In light of this situation, I make the following recommendations for the Commission's consideration:

  • The Department of Homeland Security should take a proactive role to initiate the development of a code for the terrorism-resistant building design. The code should provide detailed and specific requirements that establish a minimum level of acceptable protection against terrorist attacks.

  • An accreditation program for private sector facilities that evaluates their emergency preparedness - both the physical plant and the operational emergency planning aspects - should be established. Such an accreditation program would not only be useful for building owners but for local governments as well.

  • The model code groups - specifically the National Fire Protection Association and the International Code Council - should be encouraged to coordinate their emergency planning criteria. This will make it easier for multi-site private sector businesses with operations in many states to have a better chance at achieving uniformity.

  • The "defend in place" strategy and full building evacuations for high-rise buildings needs to be thoroughly studied and assessed. Today's reality is that building occupants will not just follow orders to remain in place during an emergency - it's very possible that they will self-evacuate into stairwells that are not designed to handle the crush of people.

Thank you for the opportunity to speak on this very important topic. I would be pleased to answer any questions that you may have.

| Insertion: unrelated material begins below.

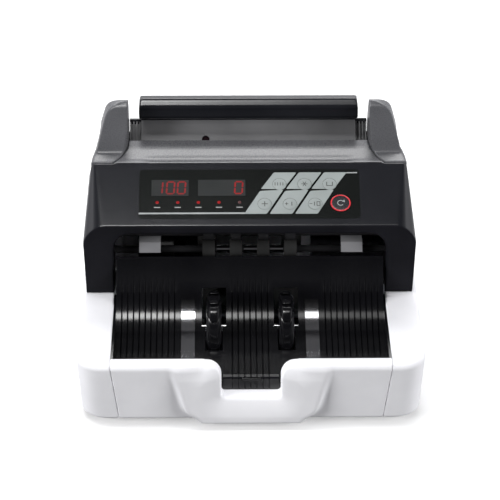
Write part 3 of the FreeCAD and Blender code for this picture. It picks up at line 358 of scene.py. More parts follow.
def turned(name, profile, place, body, slot_name, count=64, **more):
    """A piece turned about the w axis, closed at both ends."""
    vertices, faces = revolve(profile, place, count)
    faces.append(list(range(count))[::-1])
    last = (len(profile) - 1) * count
    faces.append([last + i for i in range(count)])
    return piece(name, vertices, faces, body, slot_name, sharp=more.pop("sharp", 40), **more)


def grid_faces(rows, wide, kept=lambda r, c: True):
    """Faces over rows of points, each row so many points wide."""
    return [[r * wide + c, r * wide + c + 1, (r + 1) * wide + c + 1, (r + 1) * wide + c]
            for r in range(rows - 1) for c in range(wide - 1) if kept(r, c)]


def flat_x(u, v, w):
    """A plane at right angles to X: outline (y, z), thickness along X."""
    return w, u, v


def flat_y(u, v, w):
    """A plane at right angles to Y: outline (x, z), thickness towards the operator."""
    return u, -w, v


SIDES = ((1, "right"), (-1, "left"))


def facing(side, low, high):
    """A box on the right, or its mirror image on the left."""
    if side > 0:
        return low, high
    return (-high[0], *low[1:]), (-low[0], *high[1:])


# ---- white lower shell -----------------------------------------------------------------------

side_low, side_high = span("right_side_cover")
front_low, front_high = span("front_cover")
BODY, RIM, FOOT = side_high[0], side_high[2], side_low[2]
FRONT, REAR = side_low[1], side_high[1]
TRAY, WALL_BACK = front_high[0], front_high[1]
PLAN_RADIUS, WALL = 22, 3
OPEN_HALF, OPEN_FRONT, OPEN_BACK, OPEN_FLOOR = 134, -3.2, 122, 50
SEAM_FOOT, SEAM_BACK, SEAM_GAP = 108, -100, 0.14
REAR_HALF, REAR_FRONT = 112, 112
NOTCH_HALF, NOTCH_FLOOR, NOTCH_ROUND, NOTCH_TOP, FLARE = 24.2, 27.2, 3, 90, 13.3
NOTCH = [(0, NOTCH_FLOOR), (NOTCH_HALF - NOTCH_ROUND, NOTCH_FLOOR)]
NOTCH += [(NOTCH_HALF - NOTCH_ROUND + NOTCH_ROUND * math.sin(t),
           NOTCH_FLOOR + NOTCH_ROUND - NOTCH_ROUND * math.cos(t)) for t in np.linspace(0.2, math.pi / 2, 6)]
NOTCH += [(NOTCH_HALF + FLARE - FLARE * math.cos(t), RIM - FLARE + FLARE * math.sin(t))
          for t in np.linspace(0, math.pi / 2, 12)]
NOTCH += [(NOTCH_HALF + FLARE, NOTCH_TOP), (0, NOTCH_TOP)]
NOTCH = [(-a, b) for a, b in NOTCH[:0:-1] if a > 0] + NOTCH
BULGE = soften([(-42, 2), (42, 2), (43, FOOT + 1), (54, FOOT + 8), (64.5, RIM - 5), (62, RIM + 3),
                (-62, RIM + 3), (-64.5, RIM - 5), (-54, FOOT + 8), (-43, FOOT + 1)], 7)
STAND_Z, STAND = [FOOT, FOOT + 6, RIM - 12, RIM - 4, RIM], [6, 6, 3.4, 2.0, 0.4]
DRAW_IN, EDGE_ROUND, BEVEL, BEVEL_SLOPE = 3, 4, 4.6, 0.46


def shell_mass(x, y, z):
    """The white shell as if it were solid: it draws in downwards and swells out round the notch."""
    draw_in = DRAW_IN * np.clip((RIM - EDGE_ROUND - z) / (RIM - EDGE_ROUND - FOOT), 0, 1.2)
    qx = np.abs(x) - (BODY - draw_in - PLAN_RADIUS)
    qy = np.abs(y - (FRONT + REAR) / 2) - ((REAR - FRONT) / 2 - draw_in - PLAN_RADIUS)
    plan = (np.hypot(np.maximum(qx, 0), np.maximum(qy, 0)) + np.minimum(np.maximum(qx, qy), 0)
            - PLAN_RADIUS)
    face = FRONT - np.interp(z, STAND_Z, STAND) - y
    swelling = most(meet(polygon(x, z, BULGE), face, 5), y - FRONT - 7)
    mass = unite(plan, swelling, EDGE_ROUND)
    mass = meet(mass, z - RIM, EDGE_ROUND)
    notch = polygon(x, z, NOTCH)
    bevel = (BEVEL - notch * BEVEL_SLOPE + face) * 0.9
    mass = meet(mass, np.maximum(bevel, -60), EDGE_ROUND)
    return meet(mass, -notch, 1.6)


def shell(x, y, z):
    """The white shell's walls, with the tray's opening and the place of the hood cut out."""
    mass = shell_mass(x, y, z)
    hollow = np.maximum(mass, -(mass + WALL))
    hollow = meet(hollow, FOOT - z, 0.8)
    tray = most(slab(x, -TRAY, TRAY), WALL_BACK - y, y - OPEN_FRONT)
    under_hood = most(slab(x, -OPEN_HALF, OPEN_HALF), OPEN_FRONT - y, y - OPEN_BACK, OPEN_FLOOR - z)
    return most(meet(hollow, -tray, 1.0), -under_hood)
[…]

Glenn Corbett is a Fire Captain in Bergen County, New Jersey. He is also a Professor of Fire Safety at John Jay College of Criminal Justice, and he serves as a member of the NIST (National Institute of Standards and Technology) Investigation. Mr. Corbett has extensive experience in different facets of fire protection including the fields of firefighting and fire prevention, as well as in-depth knowledge of the development and trends of the American fire protection profession.